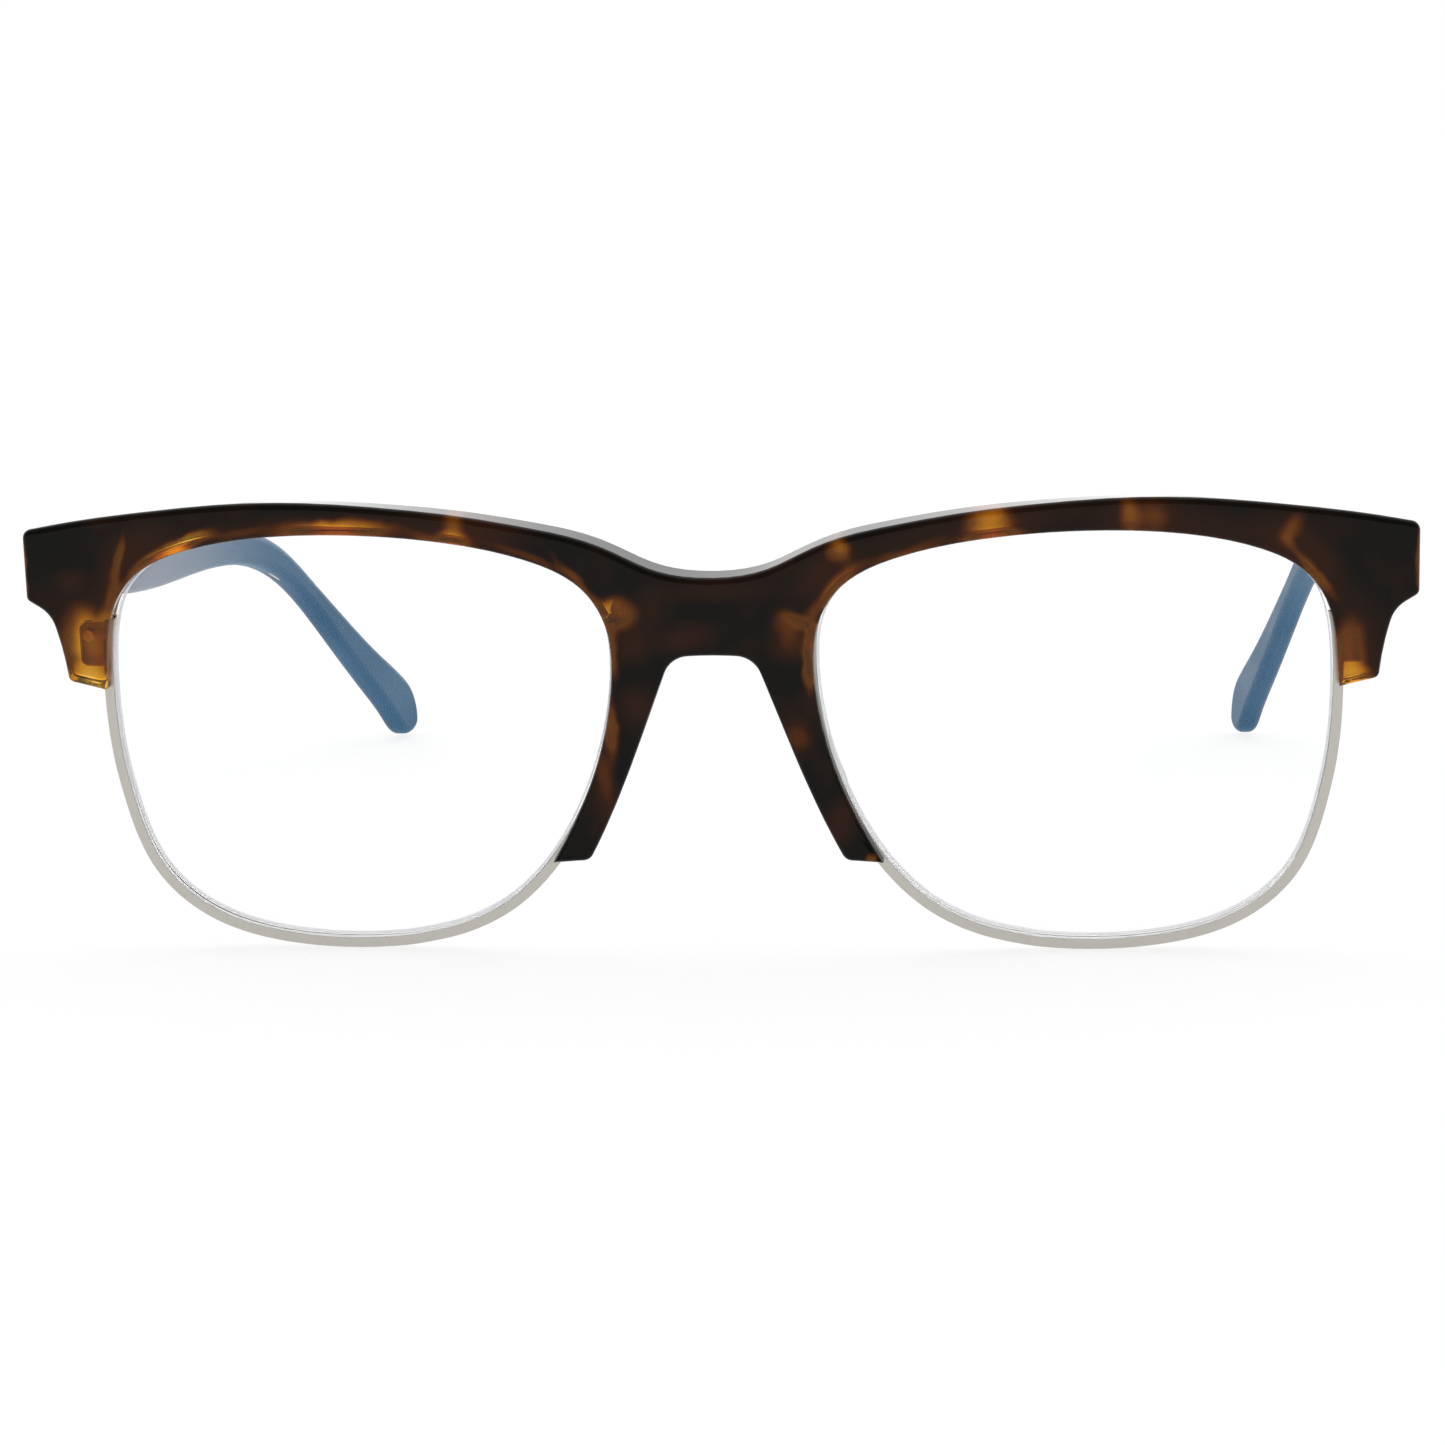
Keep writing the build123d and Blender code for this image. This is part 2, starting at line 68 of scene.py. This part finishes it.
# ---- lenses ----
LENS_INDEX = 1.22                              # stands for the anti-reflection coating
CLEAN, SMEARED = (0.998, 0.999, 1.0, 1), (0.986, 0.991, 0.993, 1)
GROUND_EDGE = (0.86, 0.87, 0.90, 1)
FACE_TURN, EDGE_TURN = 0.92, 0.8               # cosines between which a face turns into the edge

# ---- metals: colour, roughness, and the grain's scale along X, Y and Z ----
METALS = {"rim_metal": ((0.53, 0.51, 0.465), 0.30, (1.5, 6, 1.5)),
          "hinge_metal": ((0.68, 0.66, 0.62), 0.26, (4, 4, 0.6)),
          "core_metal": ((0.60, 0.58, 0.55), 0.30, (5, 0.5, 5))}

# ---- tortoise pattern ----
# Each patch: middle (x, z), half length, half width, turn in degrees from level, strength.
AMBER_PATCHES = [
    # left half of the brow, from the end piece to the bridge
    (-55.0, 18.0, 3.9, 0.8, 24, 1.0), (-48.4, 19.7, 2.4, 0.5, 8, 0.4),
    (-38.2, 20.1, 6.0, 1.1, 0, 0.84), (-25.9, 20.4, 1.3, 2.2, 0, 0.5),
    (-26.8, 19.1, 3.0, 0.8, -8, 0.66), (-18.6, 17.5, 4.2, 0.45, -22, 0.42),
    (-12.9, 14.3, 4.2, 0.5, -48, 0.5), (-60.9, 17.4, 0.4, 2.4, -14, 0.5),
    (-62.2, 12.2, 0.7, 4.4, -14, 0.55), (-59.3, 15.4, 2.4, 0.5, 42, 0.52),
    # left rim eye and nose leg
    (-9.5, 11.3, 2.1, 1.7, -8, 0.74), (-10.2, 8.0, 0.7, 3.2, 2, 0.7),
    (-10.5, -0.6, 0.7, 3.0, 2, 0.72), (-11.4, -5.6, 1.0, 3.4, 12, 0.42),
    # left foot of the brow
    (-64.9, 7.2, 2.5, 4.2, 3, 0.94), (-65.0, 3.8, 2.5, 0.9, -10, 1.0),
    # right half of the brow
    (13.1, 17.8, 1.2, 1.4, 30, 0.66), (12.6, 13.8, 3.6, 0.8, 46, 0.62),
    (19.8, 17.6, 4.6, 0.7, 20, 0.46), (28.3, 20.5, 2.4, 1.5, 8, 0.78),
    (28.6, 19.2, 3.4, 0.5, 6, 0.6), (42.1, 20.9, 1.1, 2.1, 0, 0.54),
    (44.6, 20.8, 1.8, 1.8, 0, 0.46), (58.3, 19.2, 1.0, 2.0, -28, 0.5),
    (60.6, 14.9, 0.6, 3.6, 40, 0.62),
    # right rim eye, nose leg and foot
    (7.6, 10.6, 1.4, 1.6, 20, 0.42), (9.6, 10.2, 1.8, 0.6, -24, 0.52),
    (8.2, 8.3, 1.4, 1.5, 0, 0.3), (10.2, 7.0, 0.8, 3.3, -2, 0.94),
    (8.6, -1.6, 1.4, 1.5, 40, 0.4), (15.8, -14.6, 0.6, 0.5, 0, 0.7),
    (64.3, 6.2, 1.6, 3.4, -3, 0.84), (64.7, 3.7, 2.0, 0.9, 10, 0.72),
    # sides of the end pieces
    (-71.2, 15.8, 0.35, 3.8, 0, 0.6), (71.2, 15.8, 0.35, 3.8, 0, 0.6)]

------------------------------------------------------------

» **Exercise goal**
Word for word, write out the data.

» **Exercise output**
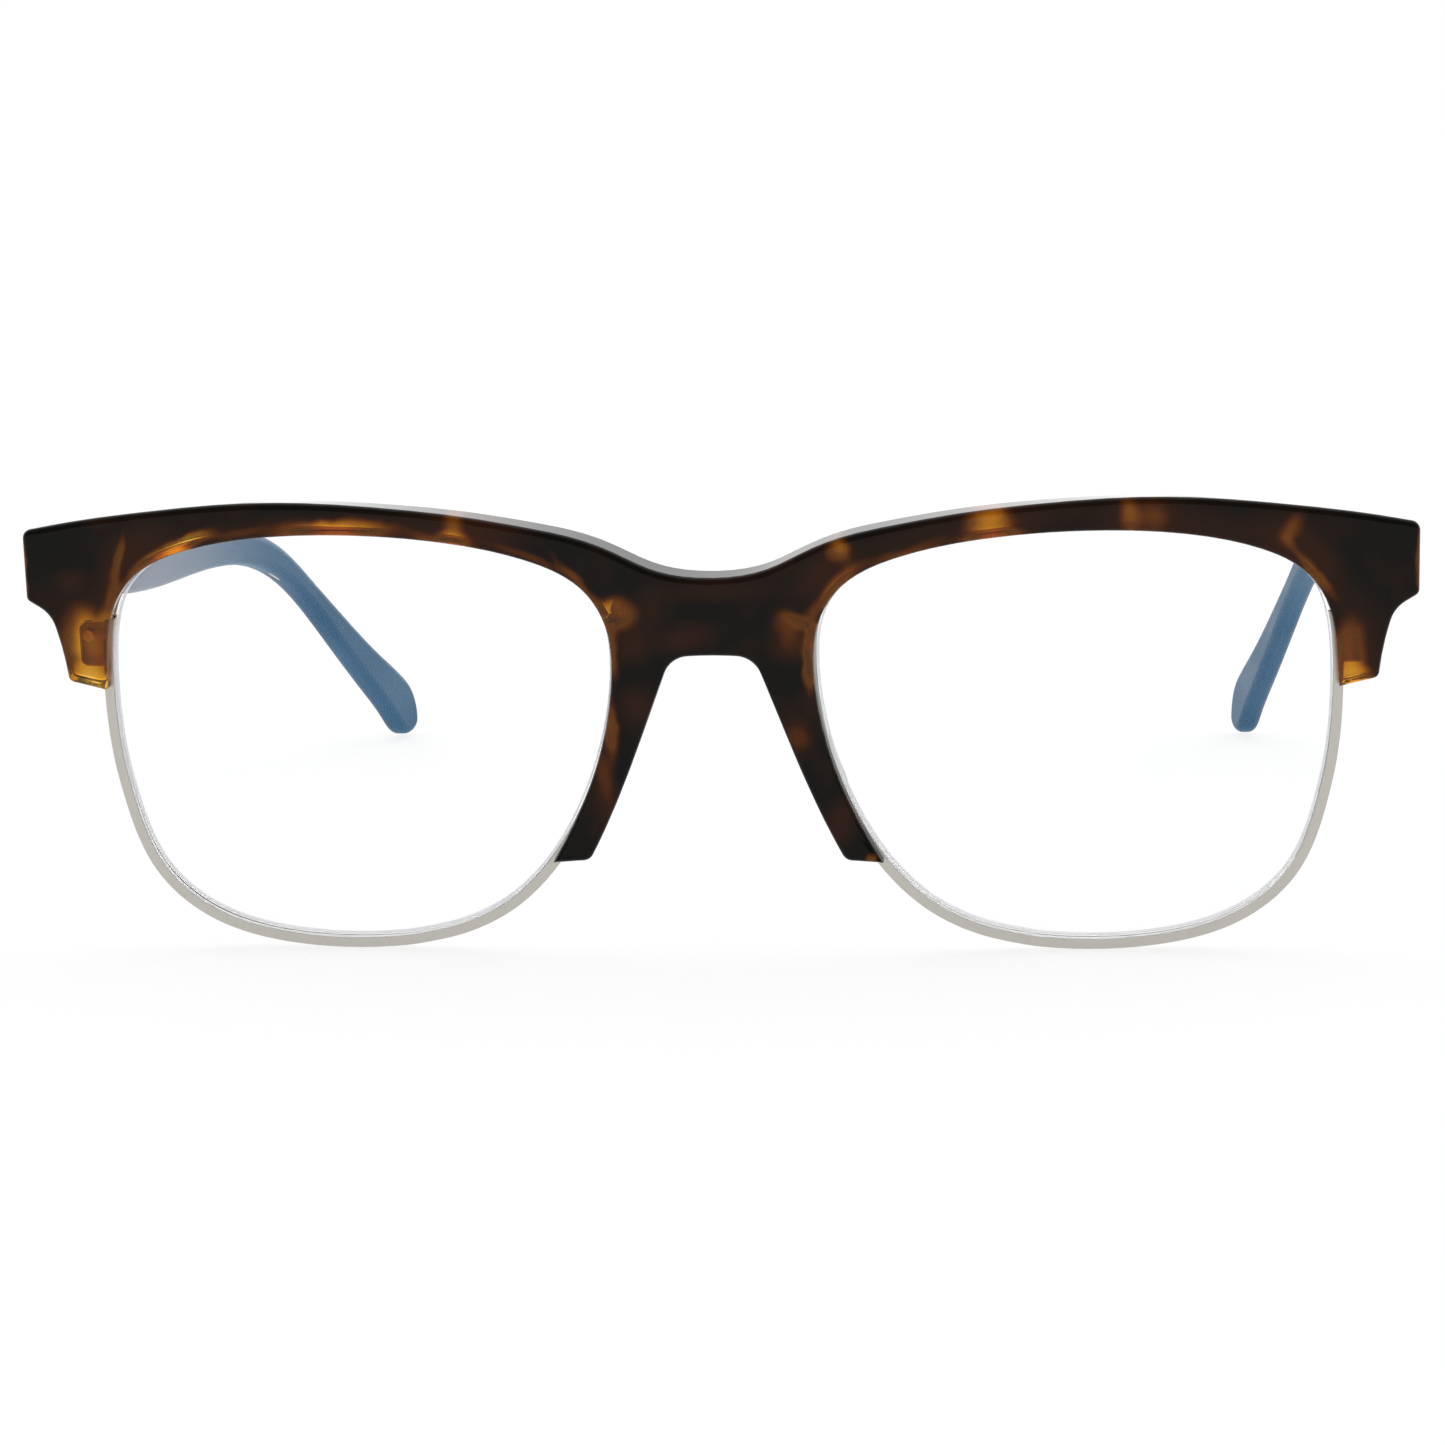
Keep writing the build123d and Blender code for this image. This is part 2, starting at line 68 of scene.py. This part finishes it.
# ---- lenses ----
LENS_INDEX = 1.22                              # stands for the anti-reflection coating
CLEAN, SMEARED = (0.998, 0.999, 1.0, 1), (0.986, 0.991, 0.993, 1)
GROUND_EDGE = (0.86, 0.87, 0.90, 1)
FACE_TURN, EDGE_TURN = 0.92, 0.8               # cosines between which a face turns into the edge

# ---- metals: colour, roughness, and the grain's scale along X, Y and Z ----
METALS = {"rim_metal": ((0.53, 0.51, 0.465), 0.30, (1.5, 6, 1.5)),
          "hinge_metal": ((0.68, 0.66, 0.62), 0.26, (4, 4, 0.6)),
          "core_metal": ((0.60, 0.58, 0.55), 0.30, (5, 0.5, 5))}

# ---- tortoise pattern ----
# Each patch: middle (x, z), half length, half width, turn in degrees from level, strength.
AMBER_PATCHES = [
    # left half of the brow, from the end piece to the bridge
    (-55.0, 18.0, 3.9, 0.8, 24, 1.0), (-48.4, 19.7, 2.4, 0.5, 8, 0.4),
    (-38.2, 20.1, 6.0, 1.1, 0, 0.84), (-25.9, 20.4, 1.3, 2.2, 0, 0.5),
    (-26.8, 19.1, 3.0, 0.8, -8, 0.66), (-18.6, 17.5, 4.2, 0.45, -22, 0.42),
    (-12.9, 14.3, 4.2, 0.5, -48, 0.5), (-60.9, 17.4, 0.4, 2.4, -14, 0.5),
    (-62.2, 12.2, 0.7, 4.4, -14, 0.55), (-59.3, 15.4, 2.4, 0.5, 42, 0.52),
    # left rim eye and nose leg
    (-9.5, 11.3, 2.1, 1.7, -8, 0.74), (-10.2, 8.0, 0.7, 3.2, 2, 0.7),
    (-10.5, -0.6, 0.7, 3.0, 2, 0.72), (-11.4, -5.6, 1.0, 3.4, 12, 0.42),
    # left foot of the brow
    (-64.9, 7.2, 2.5, 4.2, 3, 0.94), (-65.0, 3.8, 2.5, 0.9, -10, 1.0),
    # right half of the brow
    (13.1, 17.8, 1.2, 1.4, 30, 0.66), (12.6, 13.8, 3.6, 0.8, 46, 0.62),
    (19.8, 17.6, 4.6, 0.7, 20, 0.46), (28.3, 20.5, 2.4, 1.5, 8, 0.78),
    (28.6, 19.2, 3.4, 0.5, 6, 0.6), (42.1, 20.9, 1.1, 2.1, 0, 0.54),
    (44.6, 20.8, 1.8, 1.8, 0, 0.46), (58.3, 19.2, 1.0, 2.0, -28, 0.5),
    (60.6, 14.9, 0.6, 3.6, 40, 0.62),
    # right rim eye, nose leg and foot
    (7.6, 10.6, 1.4, 1.6, 20, 0.42), (9.6, 10.2, 1.8, 0.6, -24, 0.52),
    (8.2, 8.3, 1.4, 1.5, 0, 0.3), (10.2, 7.0, 0.8, 3.3, -2, 0.94),
    (8.6, -1.6, 1.4, 1.5, 40, 0.4), (15.8, -14.6, 0.6, 0.5, 0, 0.7),
    (64.3, 6.2, 1.6, 3.4, -3, 0.84), (64.7, 3.7, 2.0, 0.9, 10, 0.72),
    # sides of the end pieces
    (-71.2, 15.8, 0.35, 3.8, 0, 0.6), (71.2, 15.8, 0.35, 3.8, 0, 0.6)]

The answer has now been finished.